(Recorded data):
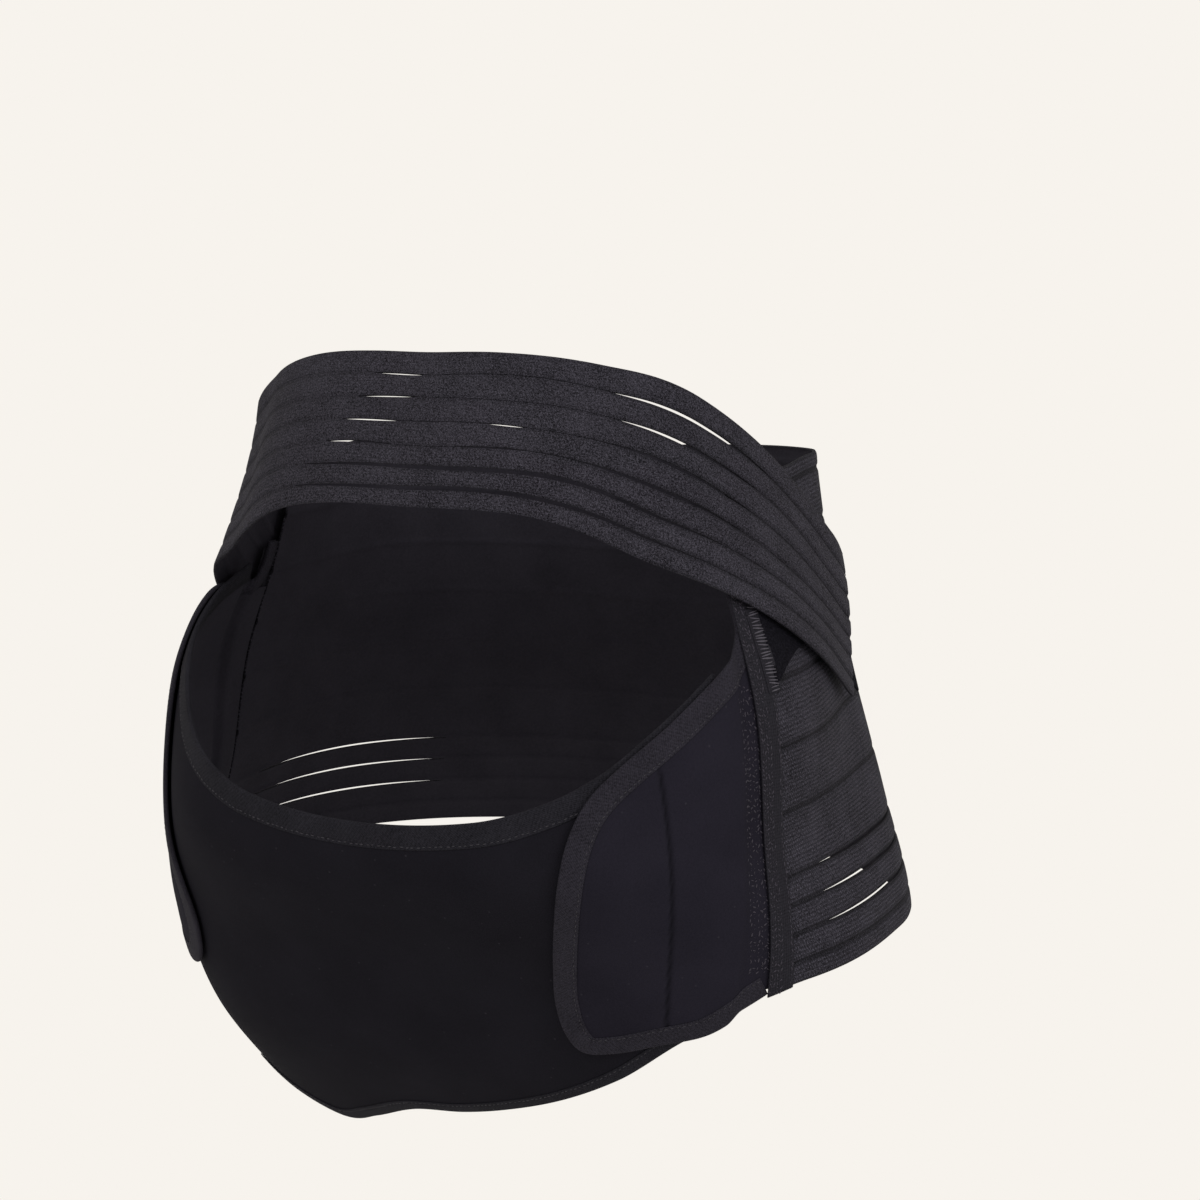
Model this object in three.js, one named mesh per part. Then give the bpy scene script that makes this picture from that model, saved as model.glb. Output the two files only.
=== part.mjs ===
import * as THREE from "three";

// Maternity support belt, in the shape that it keeps when it is worn.
// Millimetres, +Z up. The wearer faces -Y, and +X is the wearer's left.
// The origin lies on the middle line of the waist, at the height of the navel.

// Worn form: the belt follows the outside of a waist and belly.
const formHeight = 400;
const bellyReach = 205;
const hipHalf = 184;
const seatReach = 119;
const flankFill = 15;
const frontPower = 2.6;
const backPower = 2;
const flankAngle = 58;
const flankSpread = 22;

// Cloth walls and the space left between two layers.
const skinGap = 0.4;
const layerGap = 0.5;
const seamGap = 0.4;
const panelThick = 2.4;
const wingThick = 2.2;
const backThick = 2.4;
const bandThick = 2.2;
const tapeThick = 1;
const pileThick = 1.35;
const bindingProud = 0.6;
const grooveDepth = 0.9;

// Widths of the narrow goods.
const bindingWidth = 11;
const hemWidth = 8;
const peakNarrowing = 0.3;
const tapeWidth = 13;
const bandWidth = 77;
// The upper band's ribs from the lowest to the highest, as shares of them all.
const ribShares = [0.128, 0.134, 0.134, 0.147, 0.151, 0.152, 0.154];
const bandRibs = ribShares.length;
const grooveWidth = 1.4;
const slitWidth = 2.6;
const bandSpread = 0.045;
const spreadAngle = 47;
const spreadReach = 14;
const hookLength = 36;
const hookWidth = 50;

// Where the pieces end round the form, in degrees from the middle of the front.
// The belt is worn a little askew, so the two sides differ.
// A side's bandRise is where its half of the upper band lifts over the layers below.
const left = { sign: 1, panelEnd: 47.8, seam: 56.5, bandRise: { from: 34.5, to: 50.5 } };
const right = { sign: -1, panelEnd: 66, seam: 74, bandRise: { from: 44, to: 57 } };
const seamSpace = 0.3;
const wingFall = 2.4;
const wingRise = 4;
const bandEnd = 92;
const loopEnd = 94;
const loopCover = 30;
const loopTop = 0.25;
const loopStart = 1.4;
const tapeTop = 0.16;
const tapeSlant = 0.004;

// Height, front, side, back and flank are shares of the five form sizes above, in that order.
const formRows = [
  { height: -0.575, front: 0.38, side: 0.84, back: 0.99, flank: 0.1 },
  { height: -0.425, front: 0.64, side: 0.99, back: 1.07, flank: 0.15 },
  { height: -0.275, front: 0.8, side: 1.012, back: 1.08, flank: 0.25 },
  { height: -0.125, front: 0.99, side: 0.932, back: 0.99, flank: 0.2 },
  { height: 0.025, front: 0.94, side: 0.838, back: 0.85, flank: 1.15 },
  { height: 0.175, front: 0.82, side: 0.768, back: 0.765, flank: 0.5 },
  { height: 0.325, front: 0.74, side: 0.725, back: 0.725, flank: 0.0 },
  { height: 0.475, front: 0.57, side: 0.74, back: 0.74, flank: 0.0 },
];

// Edges of the pieces. Angles are in degrees, heights are shares of formHeight.
const panelTopRows = [
  { angle: -right.panelEnd, height: 0.145 },
  { angle: -58, height: 0.12 },
  { angle: -50, height: 0.082 },
  { angle: -44, height: 0.05 },
  { angle: -38, height: 0.012 },
  { angle: -32, height: -0.024 },
  { angle: -25, height: -0.052 },
  { angle: -16, height: -0.073 },
  { angle: 0, height: -0.086 },
  { angle: 16, height: -0.076 },
  { angle: 25, height: -0.053 },
  { angle: 32, height: -0.022 },
  { angle: 38, height: 0.016 },
  { angle: 44, height: 0.054 },
  { angle: left.panelEnd, height: 0.077 },
];
const panelHemRows = [
  { angle: -right.panelEnd, height: -0.52 },
  { angle: -60, height: -0.55 },
  { angle: -50, height: -0.57 },
  { angle: -36, height: -0.549 },
  { angle: -17, height: -0.516 },
  { angle: 0, height: -0.504 },
  { angle: 14, height: -0.484 },
  { angle: 27, height: -0.453 },
  { angle: 37, height: -0.41 },
  { angle: 44, height: -0.36 },
  { angle: left.panelEnd, height: -0.337 },
];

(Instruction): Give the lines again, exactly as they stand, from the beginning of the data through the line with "const hookWidth = 50;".

(Written answer):
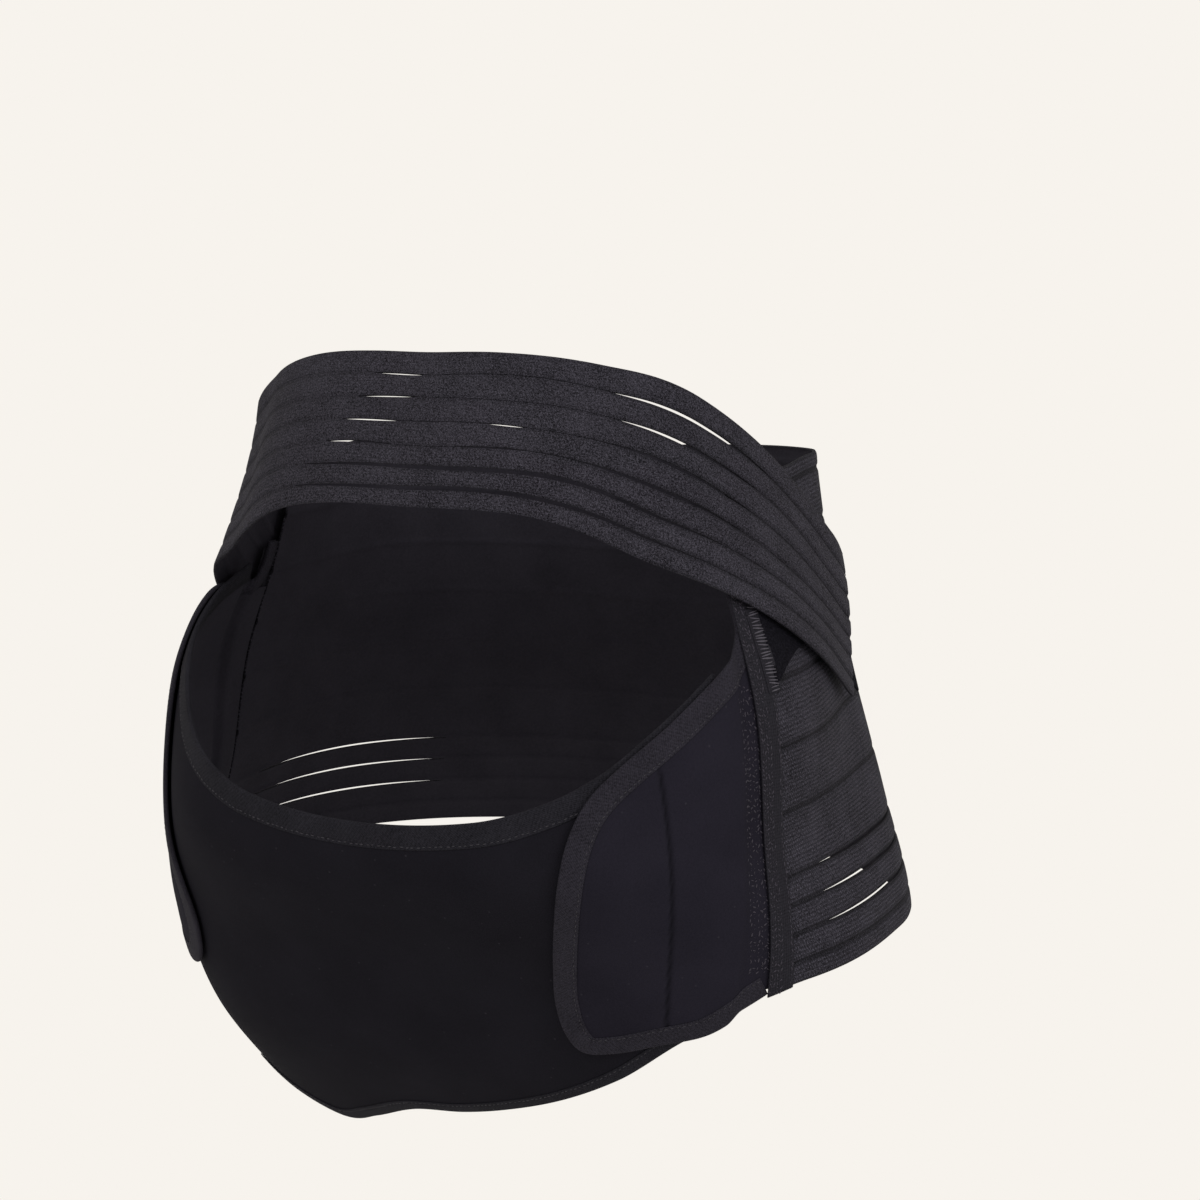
Model this object in three.js, one named mesh per part. Then give the bpy scene script that makes this picture from that model, saved as model.glb. Output the two files only.
=== part.mjs ===
import * as THREE from "three";

// Maternity support belt, in the shape that it keeps when it is worn.
// Millimetres, +Z up. The wearer faces -Y, and +X is the wearer's left.
// The origin lies on the middle line of the waist, at the height of the navel.

// Worn form: the belt follows the outside of a waist and belly.
const formHeight = 400;
const bellyReach = 205;
const hipHalf = 184;
const seatReach = 119;
const flankFill = 15;
const frontPower = 2.6;
const backPower = 2;
const flankAngle = 58;
const flankSpread = 22;

// Cloth walls and the space left between two layers.
const skinGap = 0.4;
const layerGap = 0.5;
const seamGap = 0.4;
const panelThick = 2.4;
const wingThick = 2.2;
const backThick = 2.4;
const bandThick = 2.2;
const tapeThick = 1;
const pileThick = 1.35;
const bindingProud = 0.6;
const grooveDepth = 0.9;

// Widths of the narrow goods.
const bindingWidth = 11;
const hemWidth = 8;
const peakNarrowing = 0.3;
const tapeWidth = 13;
const bandWidth = 77;
// The upper band's ribs from the lowest to the highest, as shares of them all.
const ribShares = [0.128, 0.134, 0.134, 0.147, 0.151, 0.152, 0.154];
const bandRibs = ribShares.length;
const grooveWidth = 1.4;
const slitWidth = 2.6;
const bandSpread = 0.045;
const spreadAngle = 47;
const spreadReach = 14;
const hookLength = 36;
const hookWidth = 50;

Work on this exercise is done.